Shayda è il pluripremiato esordio alla regia dell’artista australiana-iraniana Noora Niasari. Sarà distribuito in Italia da Wanted Cinema e nelle sale dal 10 di luglio.
Il film, che ha trionfato all’edizione del 2024 del Sundance dove ha conquistato il Premio del Pubblico, è un dramma famigliare raccontato dal punto di vista di due donne in fuga. Protagoniste della pellicola una madre e una bambina di sei anni, la cui libertà rinasce una volta abbandonate le violenze dal marito e padre.
Shayda e la fuga
Shayda (Zar Amir Ebrahimi) è iraniana ed è emigrata con il marito Hossein (Osamah Sami) e la figlia Mona (Selina Zahednia) in Australia, dove entrambi i genitori stanno proseguendo gli studi. La prima volta che la incontriamo non è nella cornice familiare, ma nel momento in cui un’assistente sociale le spiega come educare la figlia a cercare il supporto della polizia nel caso il marito tenti di rapirla.
Infatti, la storia di Shayda non è quella di una famiglia perfetta, piuttosto di una donna vittima di violenze che approfitta della libertà del Paese in cui è ospitata, per sfuggire alla morsa degli abusi. Ospite di un centro antiviolenza, riparte dalla solidarietà di altre donne e amiche per ricostruirsi la vita che è stata rubata a lei e alla figlia.
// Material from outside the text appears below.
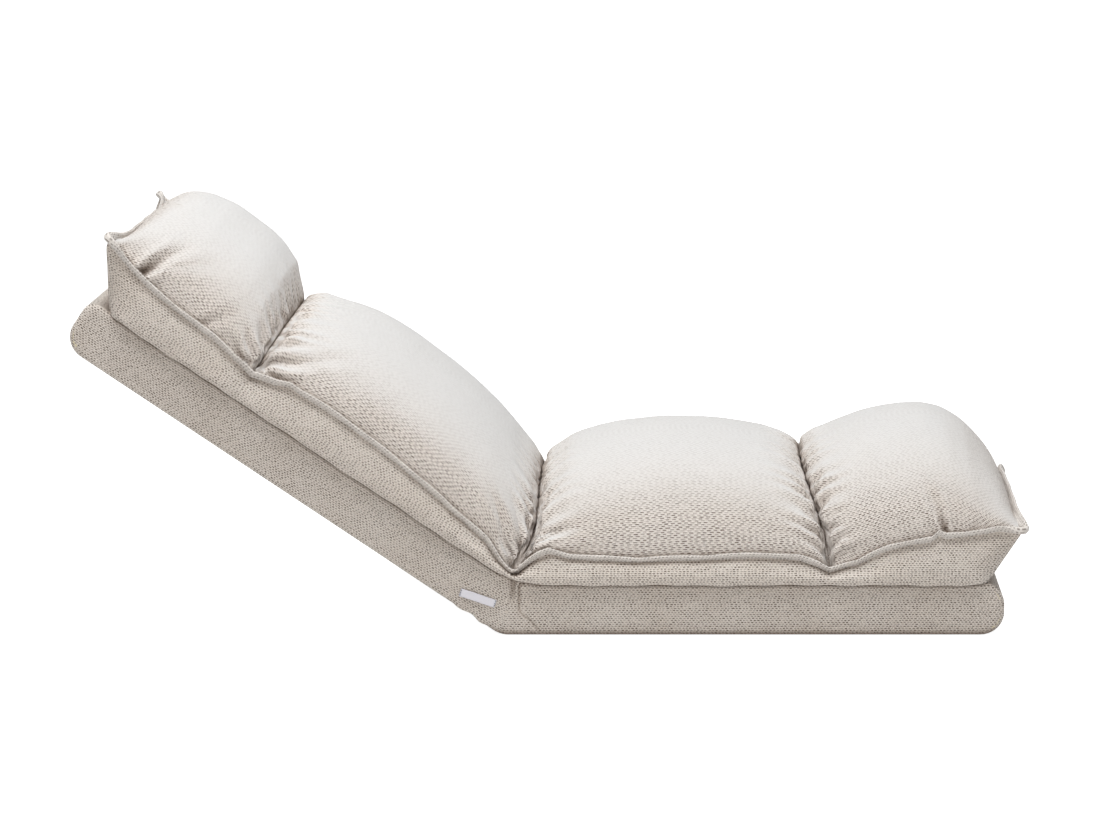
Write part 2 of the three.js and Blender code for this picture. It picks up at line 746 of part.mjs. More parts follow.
function buildSeat() {
  const lobeFace = halfWidth - clothThickness - fitGap;
  const cover = baseCover(seatLength, lobeFace, cheekNeckHalfHeight).add(foldSkirt());
  place(seat, "seat_cover", cover, cloth);
  place(seat, "seat_under_cloth", underCloth(seatLength), backing);
  const bedStart = seatTubeStart - fitGap;
  const slab = (upper) => foamSlab(seatLength, upper, bedStart, cheekNeckHalfHeight, seatPlateEnd);
  place(seat, "seat_foam_upper", slab(true), foam);
  place(seat, "seat_foam_lower", slab(false), foam);
  const [rearBar, frontBar] = crossBarPlaces(seatLength);
  let frame = frameTube(seatTubeStart, seatLength - frameEndInset);
  for (const side of sides) {
    frame = drilled(frame, side.y * armSide, seatRivetPlaces.map((x) => ({ x, pin: rivetRadius })));
  }
  place(seat, "seat_frame", frame, paintedSteel);
  place(seat, "seat_crossbar_rear", crossBar(rearBar), paintedSteel);
  place(seat, "seat_crossbar_front", crossBar(frontBar), paintedSteel);
}

function buildBack() {
  const cover = baseCover(backLength, halfWidth, cheekNeckHalfHeight);
  place(backPanel, "back_cover", cover, cloth);
  place(backPanel, "back_under_cloth", underCloth(backLength), backing);
  const bedStart = backTubeStart - fitGap;
  const slab = (upper) => foamSlab(backLength, upper, bedStart, ratchetStrapHalfHeight, backPlateEnd);
  place(backPanel, "back_foam_upper", slab(true), foam);
  place(backPanel, "back_foam_lower", slab(false), foam);
  const [lowerBar, upperBar] = crossBarPlaces(backLength);
  let frame = frameTube(backTubeStart, backLength - frameEndInset);
  const slotHalf = ratchetThickness / 2 + fitGap;
  const slotEnd = backPlateEnd + fitGap;
  const slotHeight = ratchetStrapHalfHeight + fitGap;
  for (const side of sides) {
    const y = side.y * armSide;
    frame = frame.subtract(blockBetween(0, slotEnd, y - slotHalf, y + slotHalf, -slotHeight, slotHeight));
    frame = drilled(frame, y, backRivetPlaces.map((x) => ({ x, pin: rivetRadius })));
  }
  place(backPanel, "back_frame", frame, paintedSteel);
  place(backPanel, "back_crossbar_lower", crossBar(lowerBar), paintedSteel);
  place(backPanel, "back_crossbar_upper", crossBar(upperBar), paintedSteel);
}

function buildHinges() {
  for (const side of sides) {
    const y = side.y * armSide;
    place(seat, `hinge_outer_plate_${side.name}`, cheekPlate(y + side.y * cheekOffset), zincSteel);
    place(seat, `hinge_inner_plate_${side.name}`, cheekPlate(y - side.y * cheekOffset), zincSteel);
    place(backPanel, `hinge_ratchet_${side.name}`, ratchetPlate(-y), zincSteel);
    const gripHalf = cheekOffset + plateThickness / 2;
    const pivot = rivet(pivotRadius, pivotHeadRadius, gripHalf);
    place(seat, `hinge_pivot_${side.name}`, pivot, zincSteel).position.y = y;
    const pin = rivet(pawlPinRadius, pawlPinHeadRadius, gripHalf);
    place(seat, `pawl_pin_${side.name}`, pin, zincSteel).position.set(pawlPinX, y, pawlPinZ);
    const lifted = THREE.MathUtils.degToRad(pawlSlopeDegrees + pawlLiftDegrees);
    const pawl = place(seat, `pawl_${side.name}`, pawlPlate(side.y), zincSteel);
    const spring = place(seat, `pawl_spring_${side.name}`, pawlSpring(side.y), zincSteel);
    for (const piece of [pawl, spring]) {
      piece.position.set(pawlPinX, y, pawlPinZ);
      piece.rotation.y = quarterTurn - lifted;
    }
    seatRivetPlaces.forEach((x, index) => {
      const name = `seat_arm_rivet_${side.name}_${index + 1}`;
      place(seat, name, rivet(rivetRadius, rivetHeadRadius, gripHalf), zincSteel).position.set(x, y, 0);
    });
    backRivetPlaces.forEach((x, index) => {
      const name = `back_arm_rivet_${side.name}_${index + 1}`;
      const armRivet = rivet(rivetRadius, rivetHeadRadius, tubeRadius);
      place(backPanel, name, armRivet, zincSteel).position.set(x, -y, 0);
    });
  }
}

function buildTopper() {
  place(seat, "seat_cushion", stuffedChamber(chambers.seat), cloth);
  place(seat, "leg_cushion", stuffedChamber(chambers.leg), cloth);
  place(backPanel, "back_cushion", stuffedChamber(chambers.back), cloth);
  place(backPanel, "head_pillow", stuffedChamber(chambers.head), cloth);
}

// Blank label sewn on the right side of the back base, near the fold.
function buildLabel() {
  const y = halfWidth + fitGap;
  const halfLength = labelLength / 2;
  const halfHeight = labelHeight / 2;
  const ribbon = blockBetween(-halfLength, halfLength, y, y + labelThickness, -halfHeight, halfHeight);
  const label = place(backPanel, "side_label", ribbon, labelCloth);
  label.position.set(labelFromHinge, 0, labelAboveMiddle);
  label.rotation.y = THREE.MathUtils.degToRad(labelTiltDegrees);
}

buildSeat();
buildBack();
buildHinges();
buildTopper();
buildLabel();

export default chair;
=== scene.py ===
# %% [markdown]
# # A folding floor chair, upholstered
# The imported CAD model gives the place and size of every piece: two boxed bases joined by a ratchet
# hinge, and a stuffed topper in four chambers. This lesson dresses it: the cloth covers, the stuffed
# topper with its seams and puckers, and the finishes of the metal and foam inside. Lengths are in metres.

# %% Load the model
import math

import bpy
import numpy as np
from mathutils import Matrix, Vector


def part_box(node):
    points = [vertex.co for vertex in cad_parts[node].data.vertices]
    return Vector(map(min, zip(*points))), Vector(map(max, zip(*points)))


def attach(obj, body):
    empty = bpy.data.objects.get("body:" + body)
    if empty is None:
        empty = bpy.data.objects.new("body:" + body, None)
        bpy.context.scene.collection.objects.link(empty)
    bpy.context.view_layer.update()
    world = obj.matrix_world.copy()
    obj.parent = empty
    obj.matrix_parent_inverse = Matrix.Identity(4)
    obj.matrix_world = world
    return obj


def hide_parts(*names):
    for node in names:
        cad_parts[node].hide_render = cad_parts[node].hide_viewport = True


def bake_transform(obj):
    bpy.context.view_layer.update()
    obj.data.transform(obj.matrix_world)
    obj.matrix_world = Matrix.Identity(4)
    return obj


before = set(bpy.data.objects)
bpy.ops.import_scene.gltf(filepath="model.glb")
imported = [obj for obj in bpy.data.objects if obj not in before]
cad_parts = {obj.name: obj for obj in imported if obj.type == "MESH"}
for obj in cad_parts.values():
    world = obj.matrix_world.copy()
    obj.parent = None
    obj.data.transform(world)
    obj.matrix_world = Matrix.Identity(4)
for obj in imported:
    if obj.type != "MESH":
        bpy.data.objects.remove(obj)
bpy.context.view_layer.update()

# %% [markdown]
# ## Two panels and their hinge
# Everything on the chair is easier to draw lying flat along its own base: u runs from the hinge axis to
# the outer end, w is the height above the middle of the base, and y is across. One function then puts a
# point on the level seat or on the raised back.

# %% Panels
hinge_x, hinge_z = -0.426, 0.046
raised = math.radians(34.2)
seat_length, back_length = 0.852, 0.884
half_width, half_thickness = 0.295, 0.046
base_top = half_thickness + 0.0003
rng = np.random.default_rng(20)


def on_panel(panel, u, y, w):
    u, y, w = np.broadcast_arrays(u, y, w)
    if panel == "seat":
        return np.stack([hinge_x + u, y, hinge_z + w], -1)
    cos, sin = math.cos(raised), math.sin(raised)
    return np.stack([hinge_x - u * cos + w * sin, y, hinge_z + u * sin + w * cos], -1)


print("head end of the back base", on_panel("back", back_length, 0.0, 0.0).round(3))

# %% [markdown]
# ## Camera
# The photograph is a long-lens side view from a little above the chair. The camera is placed so that the
# near edges of both bases run where they do in the photograph, whose frame is 1100 by 824.

# %% Camera
camera_data = bpy.data.cameras.new("camera")
camera_data.lens = 134.15
camera_data.sensor_width = 36.0
camera_data.shift_x = -0.151
camera_data.clip_end = 50.0
camera = bpy.data.objects.new("camera", camera_data)
camera.location = (-0.069, -7.186, 1.4663)
camera.rotation_euler = (math.radians(90 - 8.887), 0, 0)
bpy.context.scene.collection.objects.link(camera)
bpy.context.scene.camera = camera
print("camera", tuple(camera.location))

# %% [markdown]
# ## Chambers of the topper
# The topper is one long bag of cloth over four stuffed chambers. Each is drawn by rules: along the chair
# its crown follows a table of heights, across the chair it is a superellipse, the side seam bends down
# towards each sewn channel, and the outer corners are pulled out to points.

# %% Chamber sizes
flange_half, flange_width = 0.300, 0.009
channel_pinch = 0.012
roundness = 0.95  # of the crown across: 1 is an ellipse, less is boxier
fold_slope = math.tan(raised / 2)
leg_lean = math.tan(math.radians(23))
# Where the seat and back chambers meet, as (u, w) on the seat's panel: level with the split angle low down,
# pushed over the seat beside the seams, and back over the fold at the crown.
meeting = np.array([(-0.010, -0.0325), (0.0141, 0.046), (0.0220, 0.080), (0.0330, 0.100), (0.0430, 0.118),
                    (0.0480, 0.140), (0.0490, 0.180), (0.0480, 0.217), (0.0480, 0.270)])
meeting_on_back = np.stack([meeting[:, 1] * math.sin(raised) - meeting[:, 0] * math.cos(raised),
                            meeting[:, 0] * math.sin(raised) + meeting[:, 1] * math.cos(raised)], -1)


def seat_fold(w, flange):
    return np.interp(w, meeting[:, 1], meeting[:, 0])


def back_fold(w, flange):
    return np.interp(w, meeting_on_back[:, 1], meeting_on_back[:, 0])


def leg_plane(w, flange):
    # Upright beside the seam, then leaning back towards the fold.
    above = w - 0.116
    return 0.552 - leg_lean * (above + np.sqrt(above ** 2 + 0.03 ** 2)) / 2


def head_plane(w, flange):
    return 0.586 + 0 * w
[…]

SHAYDA di Noora Niasari – Zar Amir Ebrahimi e Selina Zahednia in una scena del film – (c) Nicola Bell – materiale stampa fornito da Wanted Cinema
La nostalgia dell’Iran
Emotivamente coinvolgente seppur nella placida narrazione, il film modera e bilancia la quotidiana contesa che vive la protagonista tra una cultura di appartenenza lontana e non più raggiungibile, e la cultura che la ospita, accogliente e finalmente libera. In questo senso la regista Noora Niasari è riuscita a calibrare perfettamente il senso di rispetto e nostalgia con il rifiuto dei dogmi imposti dal regime. Non è necessario dirlo apertamente poiché è già molto evidente nell’appassionata devozione che Shayda dedica alle tradizioni: quelle regole asfissianti, non hanno nulla a che vedere con l’Iran che Shayda conserva nel suo cuore.
La perseveranza con cui la madre trasmette alla figlia i valori e la poesia dell’Iran, si scontra con la rigidità del padre, che dai libri di testo vorrebbe che la figlia imparasse solo la lingua, e in un certo modo anche gli stereotipi di genere. Ecco, Noora Niasari punzecchia continuamente lo spettatore con una serie di riferimenti che spesso riguardano l’universo infantile e che rappresentano una patria che a Shayda non interessa più. E che la stessa non vuole assolutamente che diventi il mondo di sua figlia.
La vita da emigrata è fatta di incredibili rinunce, ma per loro rappresenta la conquista della libertà di scelta anche per piccole (e innocenti) vanità: un taglio di capelli, una coppia di orecchini, un vestito più sgargiante e soprattutto, l’assenza dell’hijab.

‘SHAYDA’ di Noora Niasari – Zar Amir Ebrahimi in una scena del film – (c) Jane Zhang – materiale stampa fornito da Wanted Cinema
Un film che deve molto a Zar Amir Ebrahimi
L’interpretazione di Zar Amir Ebrahimi (Leggere Lolita a Teheran, 2024, Sette inverni a Teheran, 2023, Holy Spider, 2022) già premiata a Cannes e Tokyo, consegna un’altra performance toccante e fondamentale per capire la complessità strutturata delle donne iraniane, equilibriste impegnate a difendere libertà, identità e integrità. Non a caso il film, che è ispirato alla storia personale di Noora Niasari, è dedicato proprio alle donne del suo Paese.
La legge australiana dribbla tra le influenze che la sharia esercita anche a distanza sulle vite del suo popolo. Shayda non rinnega la sua patria, piuttosto ne rinnega la visione miope: la stessa madre della protagonista, parte di un sistema incapace di leggere il dolore della figlia, le chiede di sopportare le violenze in nome del decoro e dell’obbedienza religiosa. Quante altre donne sopportano questa quotidianità, senza aver la possibilità di potervisi sottrarre?
Contemplare il racconto di Shayda ci permette di apprezzare l’appartenenza a un mondo in cui la denuncia e la tutela della donna in questi contesti è ancora possibile. Shayda ribadisce il valore e lo spessore della battaglia quotidiana di queste coraggiose eroine.